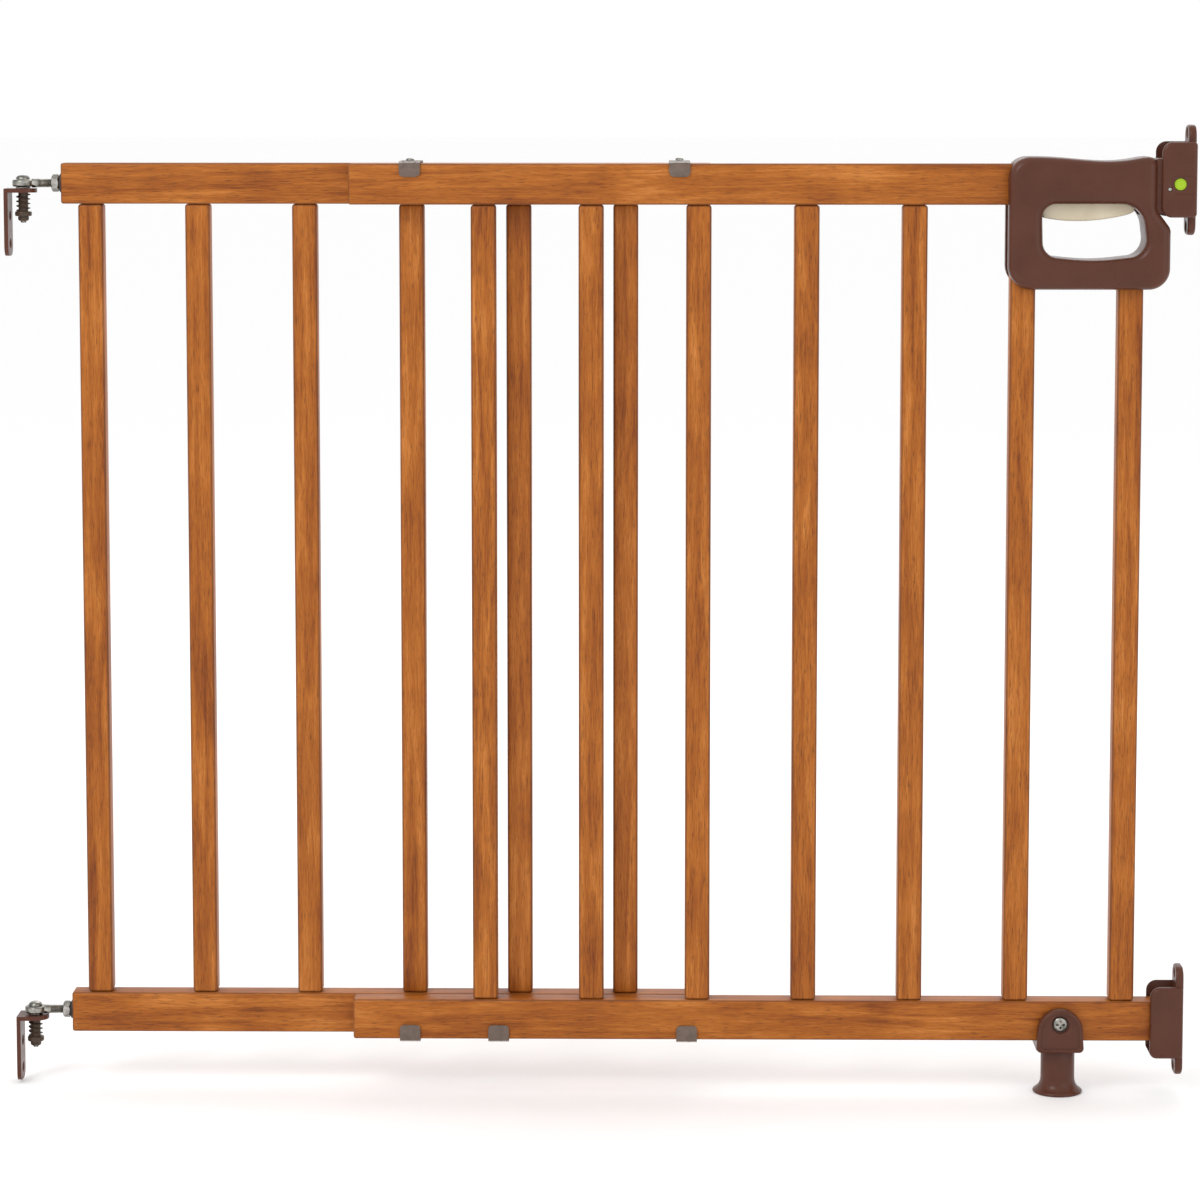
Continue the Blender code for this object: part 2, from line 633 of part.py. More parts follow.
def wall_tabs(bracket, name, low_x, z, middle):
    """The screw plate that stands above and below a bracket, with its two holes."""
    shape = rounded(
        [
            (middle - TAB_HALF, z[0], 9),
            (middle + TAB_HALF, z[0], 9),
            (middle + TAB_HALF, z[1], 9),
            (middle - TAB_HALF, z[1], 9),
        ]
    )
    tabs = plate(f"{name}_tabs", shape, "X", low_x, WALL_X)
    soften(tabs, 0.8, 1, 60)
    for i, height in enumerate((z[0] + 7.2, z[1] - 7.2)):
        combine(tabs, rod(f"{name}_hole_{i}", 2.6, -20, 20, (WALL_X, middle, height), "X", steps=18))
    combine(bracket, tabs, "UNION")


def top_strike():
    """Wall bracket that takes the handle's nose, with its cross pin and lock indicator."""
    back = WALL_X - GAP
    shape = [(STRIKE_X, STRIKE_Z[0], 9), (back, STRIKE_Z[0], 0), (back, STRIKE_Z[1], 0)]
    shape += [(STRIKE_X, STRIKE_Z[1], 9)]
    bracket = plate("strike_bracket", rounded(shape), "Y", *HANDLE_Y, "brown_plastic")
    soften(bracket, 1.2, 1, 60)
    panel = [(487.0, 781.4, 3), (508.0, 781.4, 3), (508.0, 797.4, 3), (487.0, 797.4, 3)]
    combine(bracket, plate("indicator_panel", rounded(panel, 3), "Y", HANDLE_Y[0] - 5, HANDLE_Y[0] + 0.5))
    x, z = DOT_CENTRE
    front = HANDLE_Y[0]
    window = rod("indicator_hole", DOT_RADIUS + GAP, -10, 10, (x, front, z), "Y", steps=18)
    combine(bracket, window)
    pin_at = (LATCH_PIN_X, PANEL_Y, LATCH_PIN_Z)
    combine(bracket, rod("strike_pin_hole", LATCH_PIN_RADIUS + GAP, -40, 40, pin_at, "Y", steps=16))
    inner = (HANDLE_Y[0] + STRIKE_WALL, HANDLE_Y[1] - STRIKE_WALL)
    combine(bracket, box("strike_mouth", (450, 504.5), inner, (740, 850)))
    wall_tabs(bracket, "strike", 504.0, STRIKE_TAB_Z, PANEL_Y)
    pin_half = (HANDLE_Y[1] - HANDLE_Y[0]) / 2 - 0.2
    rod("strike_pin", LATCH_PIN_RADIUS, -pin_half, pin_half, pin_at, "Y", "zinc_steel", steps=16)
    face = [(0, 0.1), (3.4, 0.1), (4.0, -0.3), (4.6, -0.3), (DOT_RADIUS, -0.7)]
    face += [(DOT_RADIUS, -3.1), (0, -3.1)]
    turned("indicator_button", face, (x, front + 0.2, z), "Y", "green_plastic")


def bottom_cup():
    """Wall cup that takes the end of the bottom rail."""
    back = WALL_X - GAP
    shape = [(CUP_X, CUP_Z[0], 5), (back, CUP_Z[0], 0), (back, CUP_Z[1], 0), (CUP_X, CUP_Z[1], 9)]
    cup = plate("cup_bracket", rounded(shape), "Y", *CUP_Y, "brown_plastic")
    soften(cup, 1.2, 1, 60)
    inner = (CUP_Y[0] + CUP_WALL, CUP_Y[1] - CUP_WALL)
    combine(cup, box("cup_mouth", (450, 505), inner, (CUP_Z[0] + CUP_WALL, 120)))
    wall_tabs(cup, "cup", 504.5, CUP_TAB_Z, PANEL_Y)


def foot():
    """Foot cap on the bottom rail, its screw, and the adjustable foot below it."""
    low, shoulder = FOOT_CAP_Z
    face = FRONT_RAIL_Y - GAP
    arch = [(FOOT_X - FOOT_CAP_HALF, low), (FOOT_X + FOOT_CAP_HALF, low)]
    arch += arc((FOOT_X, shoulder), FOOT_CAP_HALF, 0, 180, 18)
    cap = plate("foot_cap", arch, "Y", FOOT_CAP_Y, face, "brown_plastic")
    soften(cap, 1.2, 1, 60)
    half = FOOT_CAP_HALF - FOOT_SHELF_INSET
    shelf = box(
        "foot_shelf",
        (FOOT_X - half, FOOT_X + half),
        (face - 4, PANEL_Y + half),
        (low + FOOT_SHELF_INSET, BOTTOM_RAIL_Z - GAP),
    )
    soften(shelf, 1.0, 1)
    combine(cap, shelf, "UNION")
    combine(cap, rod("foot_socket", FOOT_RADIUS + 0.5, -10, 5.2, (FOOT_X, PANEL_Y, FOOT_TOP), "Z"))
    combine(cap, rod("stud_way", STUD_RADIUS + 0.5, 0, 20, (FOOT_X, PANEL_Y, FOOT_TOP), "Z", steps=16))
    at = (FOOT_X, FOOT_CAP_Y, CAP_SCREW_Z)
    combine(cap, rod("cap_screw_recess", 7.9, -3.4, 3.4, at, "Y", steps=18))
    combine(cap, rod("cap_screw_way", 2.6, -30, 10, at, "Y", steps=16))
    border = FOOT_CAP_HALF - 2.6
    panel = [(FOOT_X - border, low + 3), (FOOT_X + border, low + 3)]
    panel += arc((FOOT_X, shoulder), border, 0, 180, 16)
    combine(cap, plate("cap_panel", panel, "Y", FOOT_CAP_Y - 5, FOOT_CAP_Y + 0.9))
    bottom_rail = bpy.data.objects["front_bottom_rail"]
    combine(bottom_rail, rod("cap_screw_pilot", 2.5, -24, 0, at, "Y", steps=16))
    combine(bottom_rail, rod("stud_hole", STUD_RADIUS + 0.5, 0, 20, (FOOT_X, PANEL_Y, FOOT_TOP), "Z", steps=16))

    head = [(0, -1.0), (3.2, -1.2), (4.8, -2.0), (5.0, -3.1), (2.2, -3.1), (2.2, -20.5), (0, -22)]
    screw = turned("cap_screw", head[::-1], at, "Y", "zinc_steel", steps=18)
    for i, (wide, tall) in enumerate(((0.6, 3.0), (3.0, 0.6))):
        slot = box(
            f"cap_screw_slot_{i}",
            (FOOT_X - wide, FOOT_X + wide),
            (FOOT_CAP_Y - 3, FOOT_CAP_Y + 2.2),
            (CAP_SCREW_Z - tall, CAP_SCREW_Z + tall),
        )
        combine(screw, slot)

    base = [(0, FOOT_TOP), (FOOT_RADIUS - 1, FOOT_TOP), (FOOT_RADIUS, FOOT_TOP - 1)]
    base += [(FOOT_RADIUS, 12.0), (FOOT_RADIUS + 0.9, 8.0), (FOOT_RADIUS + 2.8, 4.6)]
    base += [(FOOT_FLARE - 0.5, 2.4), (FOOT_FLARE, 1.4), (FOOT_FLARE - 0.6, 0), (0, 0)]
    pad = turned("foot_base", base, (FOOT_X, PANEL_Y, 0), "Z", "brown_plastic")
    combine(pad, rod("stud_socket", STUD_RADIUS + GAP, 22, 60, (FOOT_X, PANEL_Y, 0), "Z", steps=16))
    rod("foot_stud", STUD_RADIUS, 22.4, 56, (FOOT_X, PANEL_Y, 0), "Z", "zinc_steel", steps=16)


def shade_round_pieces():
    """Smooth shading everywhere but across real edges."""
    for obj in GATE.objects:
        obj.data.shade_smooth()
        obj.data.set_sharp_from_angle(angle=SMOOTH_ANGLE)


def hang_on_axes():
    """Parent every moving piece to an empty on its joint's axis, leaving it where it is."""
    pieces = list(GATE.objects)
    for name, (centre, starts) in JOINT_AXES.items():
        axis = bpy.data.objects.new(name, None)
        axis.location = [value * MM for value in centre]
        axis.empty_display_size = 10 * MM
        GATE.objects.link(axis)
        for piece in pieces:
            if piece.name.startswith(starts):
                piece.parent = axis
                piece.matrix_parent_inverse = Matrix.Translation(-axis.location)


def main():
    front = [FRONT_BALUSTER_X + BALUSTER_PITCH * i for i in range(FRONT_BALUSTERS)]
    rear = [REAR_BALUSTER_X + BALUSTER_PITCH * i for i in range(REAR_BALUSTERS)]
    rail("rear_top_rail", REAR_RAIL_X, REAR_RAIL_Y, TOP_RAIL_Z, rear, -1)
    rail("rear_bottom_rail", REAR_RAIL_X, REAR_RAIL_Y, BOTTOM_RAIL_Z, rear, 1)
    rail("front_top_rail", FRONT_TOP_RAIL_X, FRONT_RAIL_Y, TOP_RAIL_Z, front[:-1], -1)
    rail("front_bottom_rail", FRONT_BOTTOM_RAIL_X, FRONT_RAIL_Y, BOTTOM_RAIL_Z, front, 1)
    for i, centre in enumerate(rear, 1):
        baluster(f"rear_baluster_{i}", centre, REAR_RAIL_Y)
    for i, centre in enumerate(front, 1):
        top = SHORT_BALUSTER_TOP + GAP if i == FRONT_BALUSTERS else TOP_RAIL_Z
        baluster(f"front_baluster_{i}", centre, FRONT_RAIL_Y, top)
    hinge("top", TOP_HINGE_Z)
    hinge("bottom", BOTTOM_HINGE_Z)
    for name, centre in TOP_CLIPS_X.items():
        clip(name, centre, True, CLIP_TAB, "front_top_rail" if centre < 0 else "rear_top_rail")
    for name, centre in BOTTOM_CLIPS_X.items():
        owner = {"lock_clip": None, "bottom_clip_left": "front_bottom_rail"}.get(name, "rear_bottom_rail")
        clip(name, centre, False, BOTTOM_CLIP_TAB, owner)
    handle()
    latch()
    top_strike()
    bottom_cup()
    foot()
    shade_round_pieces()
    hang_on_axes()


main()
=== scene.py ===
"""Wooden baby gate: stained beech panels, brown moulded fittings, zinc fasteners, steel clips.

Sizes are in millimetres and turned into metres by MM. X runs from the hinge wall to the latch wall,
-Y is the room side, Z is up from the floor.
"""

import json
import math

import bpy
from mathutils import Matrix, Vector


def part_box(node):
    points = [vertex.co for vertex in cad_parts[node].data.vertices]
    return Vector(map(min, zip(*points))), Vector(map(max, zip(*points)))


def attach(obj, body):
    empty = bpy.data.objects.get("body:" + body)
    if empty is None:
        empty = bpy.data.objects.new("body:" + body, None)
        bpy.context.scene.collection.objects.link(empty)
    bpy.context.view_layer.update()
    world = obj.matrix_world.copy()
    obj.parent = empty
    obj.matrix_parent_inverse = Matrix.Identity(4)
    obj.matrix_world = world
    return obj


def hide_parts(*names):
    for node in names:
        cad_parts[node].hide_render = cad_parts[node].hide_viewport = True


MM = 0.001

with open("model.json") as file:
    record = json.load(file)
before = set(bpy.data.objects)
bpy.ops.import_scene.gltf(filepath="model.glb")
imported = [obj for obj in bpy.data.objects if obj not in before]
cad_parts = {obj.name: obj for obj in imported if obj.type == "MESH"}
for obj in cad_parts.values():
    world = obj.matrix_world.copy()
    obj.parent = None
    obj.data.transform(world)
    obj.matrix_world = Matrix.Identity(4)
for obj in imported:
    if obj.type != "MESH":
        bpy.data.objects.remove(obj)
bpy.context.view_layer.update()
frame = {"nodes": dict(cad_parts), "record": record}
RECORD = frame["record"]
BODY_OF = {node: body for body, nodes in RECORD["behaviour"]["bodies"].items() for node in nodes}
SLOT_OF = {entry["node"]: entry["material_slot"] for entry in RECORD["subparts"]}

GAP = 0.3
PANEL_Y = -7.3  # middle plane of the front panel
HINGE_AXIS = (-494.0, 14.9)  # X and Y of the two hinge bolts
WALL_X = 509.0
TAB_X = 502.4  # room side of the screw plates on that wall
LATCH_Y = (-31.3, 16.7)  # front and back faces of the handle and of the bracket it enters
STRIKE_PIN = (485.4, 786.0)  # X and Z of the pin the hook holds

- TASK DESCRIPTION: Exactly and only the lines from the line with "clip(name, centre, False, BOTTOM_CLIP_TAB, owner)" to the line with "zip(*points))), Vector(map(max, zip(*points)))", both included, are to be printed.

- WRITTEN ANSWER:
        clip(name, centre, False, BOTTOM_CLIP_TAB, owner)
    handle()
    latch()
    top_strike()
    bottom_cup()
    foot()
    shade_round_pieces()
    hang_on_axes()


main()
=== scene.py ===
"""Wooden baby gate: stained beech panels, brown moulded fittings, zinc fasteners, steel clips.

Sizes are in millimetres and turned into metres by MM. X runs from the hinge wall to the latch wall,
-Y is the room side, Z is up from the floor.
"""

import json
import math

import bpy
from mathutils import Matrix, Vector


def part_box(node):
    points = [vertex.co for vertex in cad_parts[node].data.vertices]
    return Vector(map(min, zip(*points))), Vector(map(max, zip(*points)))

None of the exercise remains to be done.